A confrontational look at a taboo issue, Amour sheds light on how the embracement of humanist values has seen the physically disadvantaged ostracised into the clutches of a culture that embraces death.

Compile a list of taboo issues and euthanasia will be at the top. It has no middle ground. Either you believe the right to life must be preserved at all times, or the right to end one’s life should allow to be made under the right circumstances.

There is no doubt that director Michael Haneke is a proponent of the latter, with Amour his cinematic statement of the issue. Yet while his intent is obvious Amour can easily be seen as damnation of a system not created to help the disabled, and of an increasingly eroding society willing to end a life of “lesser value”.

Amour focuses on Georges (Jean-Louis Trintignant) and Anne (Emmanuelle Riva) an elderly couple still deeply in love and enjoying their retirement years in Paris. When Anne suffers a stroke that leaves her disabled on the right side of her body, their relationship is tested with Anne falling into a deep, suicidal depression and Georges left as her sole caretaker.

Over the course of the movie we witness the disintegration of not only Anne’s mobile functions, but also her spirit. Such cinema can be distressing enough, yet through Haneke’s unflinching eye it is damn near uncomfortable and at times horrifying to viewing, and rightfully so. The loss of will to live due to the suffering of body and soul is a dark and sorrowful thing, especially when approached with the frank and almost nihilistic attitude that Haneke has applied here.

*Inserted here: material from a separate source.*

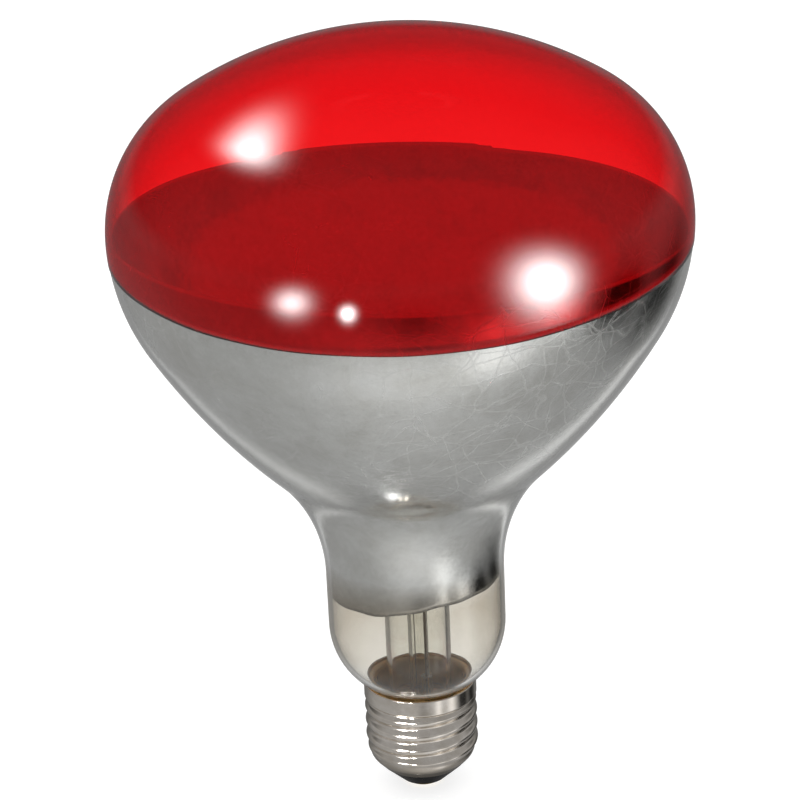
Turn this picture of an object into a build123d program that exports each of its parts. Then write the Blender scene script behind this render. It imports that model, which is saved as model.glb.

Amour, of course, is French for “love”. In Haneke’s mind (and those of pro-euthanasia persuasion) the biggest act of love Georges could give to Anna is to perform a mercy killing. Such thinking could not be further from the truth. To love isn’t to kill or to die (although people have done such thing for love). The ultimate love is to fight for each other, to care for one another, to sacrifice for the greater good of one another, and to live.

Georges and Anna are not bad people. Neither is Haneke. They are just products of a society looking for an easy fix, victims of the gross incompetence from authorities who have failed to provide the disabled with the proper resources, and the consequence of a fracturing of the family dynamic where in their case absentee daughter (played by Haneke regular Isabelle Huppert) barely lifts a finger to help her parents.      

While Haneke’s opinion and cinematic style is frank, he has in fact made a film in Amour that begs viewers to ask questions, debate and fight for those who cannot fight for themselves. Humanity’s true strength lies in its ability to care for one another with the light of life as its guide. Amour shows the consequence of when that light is diluted by the influence of secular morality. Powerful and recommended viewing.